Very early on I discovered that I didn't find these tasks very enjoyable. "How do you expect to get married" became the anthem of my preteen years and my visible annoyance with traditional values prompted the constant conversation of who I was as a female. I was taunted for not putting enough focus on my appearance, especially because my hair was unruly and I hated nail polish. This deepened further into debate over my sexuality. I can even remember a particular moment when a female family member told me that I needed lessons in how to be lady because I walked "too much like a man." I found ways to combat this ideology with backtalk. For a time every time I was asked "How do you expect to get married if you don't want to cook?" I would reply " I will to go to school, work extremely hard, become rich and then hire a personal chef."

I don't think I ever really had a problem with what I was 'meant to do' as a girl in my culture. What bothered me most were the restrictions and suggestions womanhood imposed on my being. For example, when I was fourteen I had moved to Honduras. One day I decided to climb up a mango tree and when my family found out where I was I was scolded, not for the danger of climbing but because "girls should not climb trees." I could remember being angry for days after that thinking to myself what does being a girl have to do with trees? It doesn't make sense. As I got older I found that I was constantly trying to convince my family that who I was not entirely associated with being a girl. I just wanted to be me.

For years to come I was really angry at my culture and I held many misguided feelings towards traditional gender roles. From about age 16 to 18 I thought that women who stayed at home were small minded and had no aspirations. In fact, when I started college I refused to cook for myself because I thought I was limiting myself to my family's ideas of a female. At some point though, I started to realize that I was seeing things from a closed point of view. I realized that for some women serving others, caring for children, and cleaning up really was fulfilling and for me to say that doing those things were restricting to a person was a restricting statement in itself.

I started to explore my identity and in the end I found that just like when I was young, all I wanted was to be myself. Cleaning, cooking, looking pretty, and taking care of babies was great and all but I wanted more and to say I want more didn't necessarily mean I was against being a mother or cleaning a home.

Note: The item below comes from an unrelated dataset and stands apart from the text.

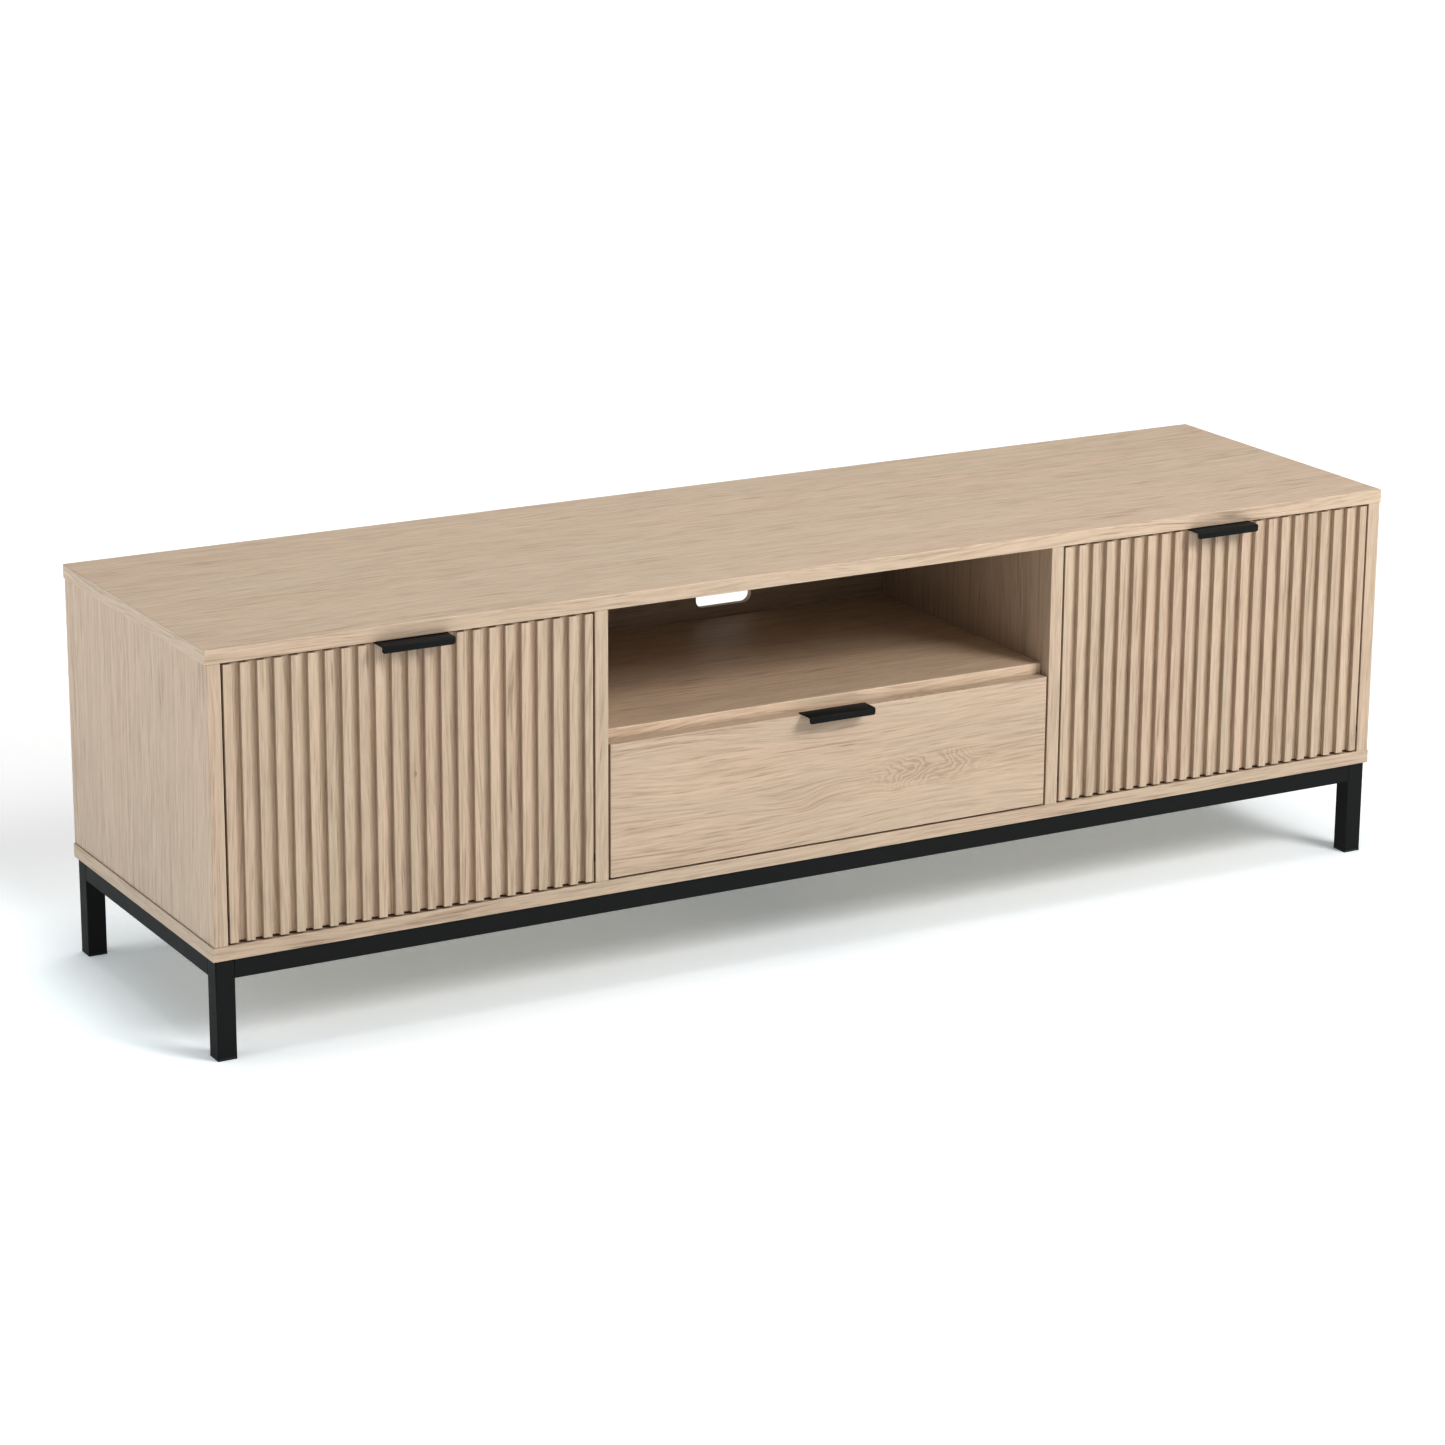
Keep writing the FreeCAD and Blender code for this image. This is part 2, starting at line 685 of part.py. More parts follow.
drawer_bolts, drawer_cams, drawer_screws = [], [], []
side_cam_depth = size.drawer_board - size.side_cam_floor
for word, side in SIDES.items():
    board = box_sides[word]
    for level in (box_z[0] + size.fitting_rise, box_z[1] - size.fitting_rise):
        across = side * (box_in + size.drawer_board / 2)
        bolt = rod("y", (across, door_face - size.bolt_sunk, level),
                   size.cam_reach + size.bolt_sunk, size.bolt_radius)
        depth_y = door_face + size.cam_reach
        disc = rod("x", (span(side, box_out - side_cam_depth, box_out)[0], depth_y, level),
                   side_cam_depth, size.cam_radius)
        slot = cross_slot("x", (depth_y, level), side * box_out, -side)
        cam_joint(bolt, disc, slot, front_board, board, drawer_bolts, drawer_cams)
        fixing = screw("x", (side * box_out, box_y[1] - size.drawer_board / 2, level), -side,
                       size.drawer_board + size.back_screw_bite)
        drawer_screws.append(fixing)
        board.bores.append(fixing)
        box_back.bores.append(fixing)


def channel(side, web, edge, rim, back_to_front):
    """A rolled channel of the runner: its web, and two flanges reaching to an edge.

    Distances run from the divider inwards; rim is half the channel's height outside.
    """
    body = new_body("channel")
    t = size.runner_sheet
    if back_to_front:
        across = (web, web - t, edge)
    else:
        across = (web, web + t, edge)
    profile = [(across[0], rim), (across[2], rim), (across[2], rim - t), (across[1], rim - t),
               (across[1], t - rim), (across[2], t - rim), (across[2], -rim), (across[0], -rim)]
    flipped = [(side * (niche_in - along), height) for along, height in profile]
    section = outline(body, "XZ_Plane", flipped)
    pad(body, section, size.runner_length, back_to_front=True)
    place(body, 0, runner_front, size.runner_level)
    return body


runner_front = door_face + size.runner_setback
sheet_t, air = size.runner_sheet, size.runner_air
rim = size.runner_height / 2
runner_screws = []
for word, side in SIDES.items():
    outer = channel(side, dim(0), size.runner_space - size.runner_setback, rim, False)
    middle_edge = size.runner_space - 2 * air - sheet_t
    middle = channel(side, sheet_t + air, middle_edge, rim - sheet_t - air, False)
    inner_edge = 2 * (sheet_t + air) + air
    inner = channel(side, size.runner_space, inner_edge, rim - 2 * (sheet_t + air), True)
    fixed = []
    moving = []
    for share in (0.12, 0.45, 0.85):
        y = runner_front + size.runner_length * share
        fixed.append(screw("x", (side * (niche_in - sheet_t), y, size.runner_level), side))
        moving.append(screw("x", (side * (box_out + sheet_t), y, size.runner_level), -side,
                            size.slide_screw))
    dividers[word].bores += fixed
    box_sides[word].bores += moving
    runner_screws += fixed
    drawer_screws += moving
    node(cut(outer, fixed), f"runner_outer_{word}")
    node(middle, f"runner_middle_{word}")
    node(cut(inner, moving), f"runner_inner_{word}")

node(group(runner_screws), "runner_screws")
node(group(drawer_bolts), "drawer_cam_bolts")
node(group(drawer_cams), "drawer_cam_locks")
node(group(drawer_screws), "drawer_screws")

boards = [top, bottom, shelf, *sides.values(), *dividers.values(), front_board, *box_sides.values(),
          box_back, box_bottom]
for board in boards:
    board.finish()
doc.recompute()

# ---------------------------------------------------------------- checks and files

for thing in doc.Objects:
    if "Invalid" in thing.State or "Error" in thing.State:
        raise RuntimeError(f"{thing.Label} failed: {thing.State}")
for name, thing in nodes.items():
    if thing.Shape.isNull() or not thing.Shape.isValid() or not thing.Shape.Solids:
        raise RuntimeError(f"{name} has no sound shape")

os.makedirs("parts", exist_ok=True)
for name, thing in nodes.items():
    thing.Shape.exportStep(f"parts/{name}.step")
print(len(nodes), "pieces written")
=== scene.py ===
import json
import math

import bmesh
import bpy
from bpy.props import FloatProperty, FloatVectorProperty, IntProperty, PointerProperty
from mathutils import Matrix, Vector

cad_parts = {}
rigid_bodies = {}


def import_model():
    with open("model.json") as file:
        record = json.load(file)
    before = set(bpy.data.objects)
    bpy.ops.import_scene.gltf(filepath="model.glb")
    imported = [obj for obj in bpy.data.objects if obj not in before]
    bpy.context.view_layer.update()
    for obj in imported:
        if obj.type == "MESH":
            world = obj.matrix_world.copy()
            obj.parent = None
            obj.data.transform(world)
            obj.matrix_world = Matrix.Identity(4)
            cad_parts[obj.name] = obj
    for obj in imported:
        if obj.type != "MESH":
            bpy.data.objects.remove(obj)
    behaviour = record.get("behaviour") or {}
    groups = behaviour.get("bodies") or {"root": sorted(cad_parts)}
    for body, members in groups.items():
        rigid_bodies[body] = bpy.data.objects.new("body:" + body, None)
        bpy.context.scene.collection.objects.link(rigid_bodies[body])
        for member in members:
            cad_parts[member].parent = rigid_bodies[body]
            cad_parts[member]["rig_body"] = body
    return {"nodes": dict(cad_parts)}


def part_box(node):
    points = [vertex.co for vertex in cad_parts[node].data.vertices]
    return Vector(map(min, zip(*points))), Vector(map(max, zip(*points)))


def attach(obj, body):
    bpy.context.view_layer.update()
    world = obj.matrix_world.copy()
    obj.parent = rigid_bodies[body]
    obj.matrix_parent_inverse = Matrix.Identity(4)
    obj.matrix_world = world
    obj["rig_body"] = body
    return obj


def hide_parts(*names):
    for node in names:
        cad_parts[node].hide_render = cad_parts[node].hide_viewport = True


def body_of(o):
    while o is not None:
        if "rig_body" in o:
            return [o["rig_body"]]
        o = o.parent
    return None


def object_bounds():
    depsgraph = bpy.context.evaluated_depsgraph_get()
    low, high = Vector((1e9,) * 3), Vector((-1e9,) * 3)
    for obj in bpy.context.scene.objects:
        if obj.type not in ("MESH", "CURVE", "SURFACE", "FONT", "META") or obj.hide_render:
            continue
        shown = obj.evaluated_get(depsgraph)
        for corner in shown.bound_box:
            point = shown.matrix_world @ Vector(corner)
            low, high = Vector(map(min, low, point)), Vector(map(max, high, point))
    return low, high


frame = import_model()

bl_info = {
    "name": "Media cabinet",
    "version": (1, 0, 0),
    "blender": (4, 5, 0),
    "location": "3D View > Sidebar > Cabinet",
    "description": "Finishes a low oak media cabinet with fluted doors around its fixed frame",
    "category": "Object",
}

# The frame's own places.  Metres; -Y is the front, +Z is up, the floor is at zero.
NODES = frame["nodes"]
CAD_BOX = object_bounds()
MM = 0.001
X, Y, Z = 0, 1, 2
TURN = 2 * math.pi

TOUCHING = 0.001 * MM  # corners this close are one corner
FLAT = math.radians(0.5)  # faces that meet at less are one flat
SHARP = math.radians(40)  # an edge that turns by more is rounded
NARROW = 2.2 * MM  # a thinner face is a strip of a rounding

BOARDS = {
    "top_panel": X, "bottom_panel": X, "niche_shelf": X, "side_panel_left": Z,
    "side_panel_right": Z, "divider_left": Z, "divider_right": Z,
}
PAINTED_LIGHT_TONES = {"niche_shelf": 0.26, "top_panel": 0.03}  # painted light: the shelf and the top are made lighter than the rest to stand for the light they catch
BACK_BOARDS = ("back_panel_left", "back_panel_centre", "back_panel_right")
BACK_PAINTED_SHADE = -0.2  # painted shade: the back boards are darkened to stand for the shade deep in the niche
DRAWER_BOARDS = {"drawer_side_left": Y, "drawer_side_right": Y, "drawer_back": X}
DOORS = ("door_left", "door_right")
PULLS = ("handle_left", "handle_right", "handle_drawer")
TUBES = (
    "leg_front_left", "leg_front_right", "leg_back_left", "leg_back_right",
    "rail_front", "rail_back", "rail_left", "rail_right", "rail_centre",
)
FEET = ("foot_front_left", "foot_front_right", "foot_back_left", "foot_back_right")
RUNNERS = tuple(
    f"runner_{part}_{side}" for part in ("outer", "middle", "inner") for side in ("left", "right")
)
SCREWS = (
    "frame_screws", "catch_screws", "door_screws_left", "door_screws_right",
    "runner_screws", "drawer_screws",
)
DOMED = ("frame_screws",)
DOMED_CAP, DOMED_SHANK = 1.4, 1.25  # height and thickness against a countersunk screw's
CAMS = ("cam_locks", "drawer_cam_locks")

# The slice of the log that each group's first board is cut from.
DOOR_CUT, DRAWER_FRONT_CUT, DRAWER_BOX_CUT = 20, 30, 31
CUT_STEP, SIDE_STEP = 2.7, 0.43  # from board to board, and from side to side of one

# Figures in the grain.  Places are (u, v) from the middle of the board, sizes are half an ellipse's
# length along the grain and half its width across it.
KNOT, KNOT_SIZE, HEART_SIZE = (0.003, 0.0), (0.045, 0.010), (0.0045, 0.0016)
FLAME, FLAME_SIZE = (0.125, -0.008), (0.100, 0.026)
ARCS_ASIDE, ARCS_SIZE = (-0.15, -0.012), (0.16, 0.026)

# Where each soft light hangs, and how wide it is.
LIGHTS = {
    "key": ((1.9, -3.2, 2.9), 1.6),
    "fill": ((-4.2, 0.4, 2.0), 2.4),
    "overhead": ((0.0, 0.3, 3.4), 2.0),
}
FLOOR_REACH = 20.0
FOOTPRINT = (0.80, 0.24)  # half the patch of floor that the cabinet shades
WHITE = (1.0, 1.0, 1.0)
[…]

I am grateful for the lessons my culture has taught me. In fact, I can say with pride that once I dropped my misconceptions I found that I had mad cooking skills and actually it's kind-of sweet to serve someone you love from time to time. However, who I am inside desires more than dishes, meals, and children. I want to travel, and read books, and have conversations with strangers. I want to understand the world I'm living in and use that knowledge to work towards creating a better world. My culture may have taught me to be a homemaker and I am forever grateful but there's so much more to life that I want to experience and enjoy. So to my culture all I can say is thank you, but I want more!